Jun 24, 2016 | By Benedict

In a landmark event, the ‘Tru Clip,’ a 3D printed radio clasp designed by sailors aboard the USS Harry S. Truman, has been printed on the International Space Station’s Additive Manufacturing Facility (AMF). Transferring the 3D printable file from from Earth to space took around two minutes.

Earlier this month, it was announced that sailors aboard the USS Harry S. Truman—Aviation Electronics Technician Ashley Figert, Chief Aviation Electronics Technician Jerrod Jenkins, and Lt. Casey Staidl—had created a 3D printed device designed to fix a common problem with sailors’ handheld radios. The clasps of the radios kept breaking, and the Navy had to pay $615 apiece for the replacement parts needed. The Tru Clip, designed to perform the same function as the replacement part, cost just 6 cents to print, and saved the Truman around $12,000 in a period of just three months.

When news of the Tru Clip went public, it was also announced that the handy 3D printed device would be sent to the International Space Station to be 3D printed on the Additive Manufacturing Facility (AMF), the space station’s own 3D printer. Now, to coincide with National Week of Making, that historical print has finally happened, marking the first time that a Department of Defense-built part has been transmitted for printing in space and the first time that a 3D printed part designed by the Navy has been transferred digitally to outside government agencies.

In a special celebratory event, Vice Adm. Phil Cullom (Deputy Chief of Naval Operations for Fleet Readiness and Logistics) and congressmen Mark Takano and Tim Ryan gave short speeches about the special moment, before jointly pressing a large red button labeled “Make in Space,” which kicked off the transfer of the 3D printable file. The two-minute transfer was depicted graphically on a monitor, so attendees could follow the digital file’s virtual journey to the ISS. Congressman Paul Tonko, Lt. General Michael Dana, Mr. Donald McCormack, and Made in Space CEO Andrew Rush also took part in the event.

On the evening of the file’s arrival on the ISS, the Tru Clip was successfully 3D printed using the AMF, delighting all parties behind the project: “This demonstration illustrates the power of the digital thread, and is the beginning of our future capability to manufacture mission-critical parts at the point of need--whether ashore, afloat, under the sea, or in space,” said Vice Adm. Cullom. “This is one small step for Navy, and one giant leap for all of us.”

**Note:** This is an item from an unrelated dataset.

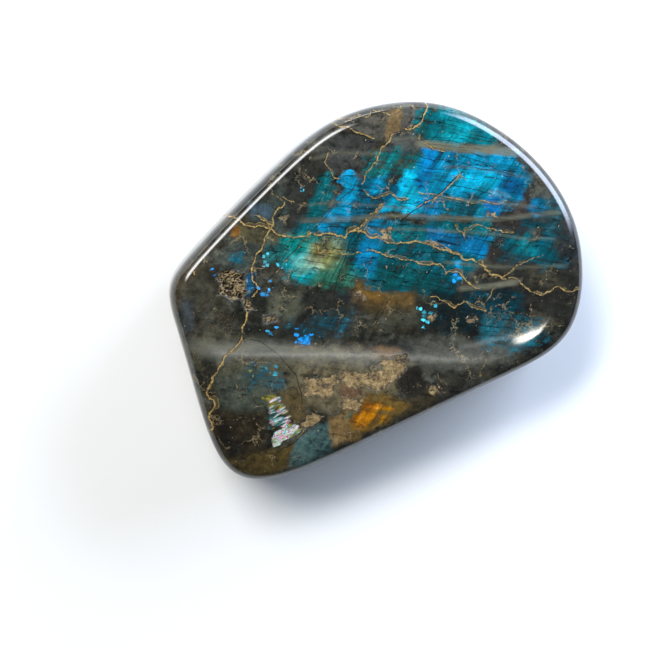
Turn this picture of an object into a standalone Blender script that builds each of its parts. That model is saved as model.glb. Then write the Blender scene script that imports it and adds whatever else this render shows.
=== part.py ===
"""A polished labradorite freeform, lying on its flat back: one piece of stone.

The stone is a slab ground to a rounded outline. Its front is a little domed, with a second, gently
sloping plane along its lower left, and it rolls over a narrow shoulder into nearly upright side walls. Two
weathered spots that the polish never reached are left in the front: a rough vug and a shallow chalky scar.

Units are metres and +Z is up. The origin is the centre of the bounding box's underside, +X runs along the
straight sawn edge, which is the longest way across, and +Z points out of the polished front.
"""

import bmesh
import bpy
import numpy as np
from mathutils import Matrix, Vector, noise

MM = 0.001

# Heights of the slab, in millimetres above the surface that it lies on.
THICKNESS = 23.0
GIRDLE_HEIGHT = 10.0

# The outline is a closed cubic B-spline. These are its control points in millimetres, counter-clockwise
# from the left end of the straight sawn edge, so the curve itself runs a little inside them.
OUTLINE = (
    (-20, -36), (0, -36), (18, -36), (32, -36.2), (40.4, -32.3), (46.4, -23.5), (50, -12.8), (50.3, -3),
    (47.8, 7.9), (42.3, 18.6), (34.4, 28), (24.5, 33.7), (13, 36.2), (3, 35.9), (-10, 31.8), (-24, 26.6),
    (-37, 21.4), (-44.5, 17.4), (-45.8, 7), (-48, -6), (-50.2, -19), (-49.8, -30), (-41, -35.9),
)
SPANS_PER_POINT = 5

# Share of the way from the centre to the rim that each shoulder takes up, and how square its curve is.
FRONT_SHOULDER = 0.15
FRONT_INWARD_POWER = 3.2
FRONT_UPWARD_POWER = 6.0
BACK_SHOULDER = 0.13
BACK_POWER = 2.6

# The front's relief, in millimetres: its dome, the slope of its second plane and the hand polisher's waves.
DOME = 1.3
HALF_LENGTH = 50.0
HALF_WIDTH = 36.0
RIDGE_POINT = (-44.8, 2.1)
RIDGE_DOWNHILL = (-0.458, -0.889)
RIDGE_SLOPE = 0.05
RIDGE_SOFTNESS = 3.0
WAVE_HEIGHT = 0.08
WAVE_LENGTHS = (13.0, 10.0)

# Rings of vertices from the rim inwards.
FRONT_SHOULDER_RINGS = 11
FRONT_FACE_RINGS = 9
BACK_SHOULDER_RINGS = 7

# Name, centre, length, width and turn in degrees of each spot that the polish left rough, and its depth.
PITS = (
    ("vug_cutter", (-29.8, 10.3), 7.6, 5.8, -22.0, 0.9),
    ("scar_cutter", (-19.0, -22.0), 12.5, 6.0, -12.0, 0.4),
)

# Each pit is cut by a lumpy ball: its half height over the pit's depth, its fineness and its lumps.
CUTTER_HEIGHT_RATIO = 1.5
CUTTER_SUBDIVISIONS = 3
LUMP_HEIGHT = 0.22
LUMP_SCALE = 2.3

STONE_COLOUR = (0.030, 0.042, 0.044, 1.0)
STONE_ROUGHNESS = 0.06


def clear_scene():
    """Removes what the startup file holds."""
    for obj in list(bpy.data.objects):
        bpy.data.objects.remove(obj)


def rim():
    """The outline as an array of points in millimetres, centred on its own bounding box."""
    control = np.array(OUTLINE, float)
    t = (np.arange(SPANS_PER_POINT) / SPANS_PER_POINT)[:, None]
    weights = (
        (1 - t) ** 3 / 6,
        (3 * t**3 - 6 * t**2 + 4) / 6,
        (-3 * t**3 + 3 * t**2 + 3 * t + 1) / 6,
        t**3 / 6,
    )
    spans = [
        sum(w * control[(i + k - 1) % len(control)] for k, w in enumerate(weights))
        for i in range(len(control))
    ]
    points = np.concatenate(spans)
    return points - (points.min(axis=0) + points.max(axis=0)) / 2


def face_height(x, y):
    """Height of the polished front at x, y, in millimetres."""
    dome = DOME * ((x / HALF_LENGTH) ** 2 + (y / HALF_WIDTH) ** 2)
    downhill = (x - RIDGE_POINT[0]) * RIDGE_DOWNHILL[0] + (y - RIDGE_POINT[1]) * RIDGE_DOWNHILL[1]
    slope = RIDGE_SLOPE * RIDGE_SOFTNESS * np.logaddexp(0, downhill / RIDGE_SOFTNESS)
    waves = WAVE_HEIGHT * np.sin(x / WAVE_LENGTHS[0] + 0.6) * np.sin(y / WAVE_LENGTHS[1] - 0.4)
    return THICKNESS - dome - slope + waves


def front_rings(outline):
    """Rings of the front half from the rim to just short of the centre, each an array of 3D points."""
    shares = []
    for angle in np.radians(np.linspace(90, 0, FRONT_SHOULDER_RINGS + 1)):
        share = 1 - FRONT_SHOULDER + FRONT_SHOULDER * np.sin(angle) ** (2 / FRONT_INWARD_POWER)
        shares.append((share, np.cos(angle) ** (2 / FRONT_UPWARD_POWER)))
    inner = np.linspace(1 - FRONT_SHOULDER, 0, FRONT_FACE_RINGS + 1)[1:-1]
    shares += [(share, 1.0) for share in inner]
    rings = []
    for share, rise in shares:
        x, y = (outline * share).T
        z = GIRDLE_HEIGHT + (face_height(x, y) - GIRDLE_HEIGHT) * rise
        rings.append(np.column_stack([x, y, z]))
    return rings


def back_rings(outline):
    """Rings of the back half from just inside the rim to the edge of the flat back."""
    rings = []
    for angle in np.radians(np.linspace(90, 0, BACK_SHOULDER_RINGS + 1))[1:]:
        share = 1 - BACK_SHOULDER + BACK_SHOULDER * np.sin(angle) ** (2 / BACK_POWER)
        x, y = (outline * share).T
        z = np.full(len(x), GIRDLE_HEIGHT * (1 - np.cos(angle) ** (2 / BACK_POWER)))
        rings.append(np.column_stack([x, y, z]))
    return rings


def skin(bm, rings):
    """Faces between each ring of vertices and the next one."""
    for outer, inner in zip(rings, rings[1:]):
        for i in range(len(outer)):
            j = (i + 1) % len(outer)
            bm.faces.new((outer[i], outer[j], inner[j], inner[i]))


def stone_mesh():
    """The slab as one closed mesh: the front's rings, its centre, the back's rings and the flat back."""
    outline = rim()
    bm = bmesh.new()
    front = [[bm.verts.new(p * MM) for p in ring] for ring in front_rings(outline)]
    back = [[bm.verts.new(p * MM) for p in ring] for ring in back_rings(outline)]
    skin(bm, front)
    centre = bm.verts.new((0, 0, face_height(0, 0) * MM))
    last = front[-1]
    for i in range(len(last)):
        bm.faces.new((last[i], last[(i + 1) % len(last)], centre))
    skin(bm, [front[0]] + back)
    bm.faces.new(back[-1])
    bmesh.ops.recalc_face_normals(bm, faces=bm.faces[:])
    mesh = bpy.data.meshes.new("labradorite")
    bm.to_mesh(mesh)
    bm.free()
    mesh.shade_smooth()
    return mesh


def pit_cutter(name, centre, length, width, turn, depth):
    """A lumpy, flattened ball that dips into the front by depth. It is a guide, and is not shown."""
    half_height = CUTTER_HEIGHT_RATIO * depth
    middle_height = float(face_height(*centre)) + half_height - depth
    bm = bmesh.new()
    bmesh.ops.create_icosphere(bm, subdivisions=CUTTER_SUBDIVISIONS, radius=1.0)
    for vert in bm.verts:
        vert.co *= 1 + LUMP_HEIGHT * noise.noise(vert.co * LUMP_SCALE + Vector(centre).to_3d())
    stretch = Matrix.Diagonal((length / 2 * MM, width / 2 * MM, half_height * MM, 1))
    spin = Matrix.Rotation(np.radians(turn), 4, "Z")
    place = Matrix.Translation(Vector((centre[0], centre[1], middle_height)) * MM)
    bmesh.ops.transform(bm, matrix=place @ spin @ stretch, verts=bm.verts[:])
    bmesh.ops.recalc_face_normals(bm, faces=bm.faces[:])
    mesh = bpy.data.meshes.new(name)
    bm.to_mesh(mesh)
    bm.free()
    cutter = bpy.data.objects.new(name, mesh)
    bpy.context.scene.collection.objects.link(cutter)
    cutter.hide_render = True
    cutter.display_type = "WIRE"
    return cutter


def polished_stone():
    """Dark labradorite with a glossy polish."""
    material = bpy.data.materials.new("polished_labradorite")
    material.use_nodes = True
    shader = material.node_tree.nodes["Principled BSDF"]
    shader.inputs["Base Color"].default_value = STONE_COLOUR
    shader.inputs["Roughness"].default_value = STONE_ROUGHNESS
    shader.inputs["Metallic"].default_value = 0.0
    material.diffuse_color = STONE_COLOUR
    return material


def main():
    clear_scene()
    mesh = stone_mesh()
    mesh.materials.append(polished_stone())
    stone = bpy.data.objects.new("labradorite", mesh)
    bpy.context.scene.collection.objects.link(stone)
    for pit in PITS:
        cut = stone.modifiers.new(pit[0], "BOOLEAN")
        cut.operation = "DIFFERENCE"
        cut.solver = "EXACT"
        cut.object = pit_cutter(*pit)


main()
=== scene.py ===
"""Dresses the polished labradorite: its fine surface, its markings, a plain studio and the camera.

The stone is one piece. Its surface follows the CAD solid's own formulas at a finer spacing, the patches of
colour and the veins are laid out as attributes of that surface, and one material turns them into stone.
Sizes are in millimetres where a name says mm, and places in the photograph are in pixels of its 650 x 650.
"""

import logging
import math
from dataclasses import dataclass, field
from enum import Enum
from typing import Any, Sequence

import bmesh
import bpy
import numpy as np
from mathutils import Matrix, Vector, noise


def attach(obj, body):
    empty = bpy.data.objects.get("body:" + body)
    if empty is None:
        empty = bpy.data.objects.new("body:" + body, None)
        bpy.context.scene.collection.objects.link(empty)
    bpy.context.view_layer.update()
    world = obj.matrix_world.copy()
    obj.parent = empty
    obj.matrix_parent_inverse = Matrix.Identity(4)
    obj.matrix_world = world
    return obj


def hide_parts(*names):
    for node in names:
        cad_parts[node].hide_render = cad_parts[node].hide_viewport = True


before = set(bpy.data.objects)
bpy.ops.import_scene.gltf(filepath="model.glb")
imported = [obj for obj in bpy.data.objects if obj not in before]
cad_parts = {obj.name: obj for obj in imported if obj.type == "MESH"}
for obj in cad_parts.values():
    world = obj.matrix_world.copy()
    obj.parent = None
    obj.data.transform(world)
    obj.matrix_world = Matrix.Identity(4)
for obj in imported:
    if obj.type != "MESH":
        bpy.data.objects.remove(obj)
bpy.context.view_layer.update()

MM = 0.001
STONE_NODE = "labradorite"

# What the identifiers of nodes other than shader nodes begin with.
OTHER_KINDS = ("Geometry", "Function", "NodeGroup")

# The least cover that a patch's colour is divided by, so that it is never divided by nothing.
LEAST_COVER = 0.02

Tree = bpy.types.NodeTree
Pixel = tuple[float, float]
Span = tuple[float, float]
Size = tuple[float, float, float]
Stop = tuple[float, str]
log = logging.getLogger("labradorite")


def linear(hex_colour: str) -> tuple[float, float, float, float]:
    """Turns an sRGB hex colour into linear light.

    Args:
        hex_colour: The colour, as "#rrggbb".

    Returns:
        Red, green, blue and an alpha of 1.
    """
    shares = [int(hex_colour[i:i + 2], 16) / 255 for i in (1, 3, 5)]
    light = [s / 12.92 if s <= 0.04045 else ((s + 0.055) / 1.055) ** 2.4 for s in shares]
    return (*light, 1.0)


def add(tree: Tree, kind: str, *values: Any, out: Any = 0, stops: Sequence[Stop] = (), **named: Any) -> Any:
    """Adds a node with its settings and links.

    Args:
        tree: The tree that the node goes into.
        kind: Blender's identifier for the node, without "ShaderNode" where it begins so, and its operation.
        *values: For its inputs in order, as far as its settings use them: values, or outputs to link.
        out: The name or place of the output wanted.
        stops: A colour ramp's positions and colours.
        **named: The node's own properties, and inputs by their names, which have capitals.

    Returns:
        The output wanted, or None for a node that has no outputs.
    """
    kind, _, operation = kind.partition(" ")
    node = tree.nodes.new(kind if kind.startswith(OTHER_KINDS) else "ShaderNode" + kind)
    if operation:
        node.operation = operation
    for name in [name for name in named if name.islower()]:
        setattr(node, name, named.pop(name))
    used = [socket for socket in node.inputs if socket.enabled]
    used = used[:len(values)] + [node.inputs[name] for name in named]
    for socket, value in zip(used, [*values, *named.values()]):
        if isinstance(value, bpy.types.NodeSocket):
            tree.links.new(value, socket)
        else:
            socket.default_value = value
    for _ in stops[2:]:
        node.color_ramp.elements.new(1.0)
    for place, (position, colour) in enumerate(stops):
        node.color_ramp.elements[place].position = position
        node.color_ramp.elements[place].color = linear(colour)
    if isinstance(out, str):
        return node.outputs[out]
    return next((socket for socket in list(node.outputs)[out:] if socket.enabled), None)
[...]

The AMF became the second 3D printer to be used aboard the ISS when it replaced a preliminary version in late March this year. The new machine has a build area of 5.5” x 3.9” x 3.9” and resolution of 0.1mm to 0.44mm, and can print in more than 30 polymers. More than simply a tool for astronauts and government agencies, the AMF is currently taking orders from private manufacturers who wish to have their products printed in space.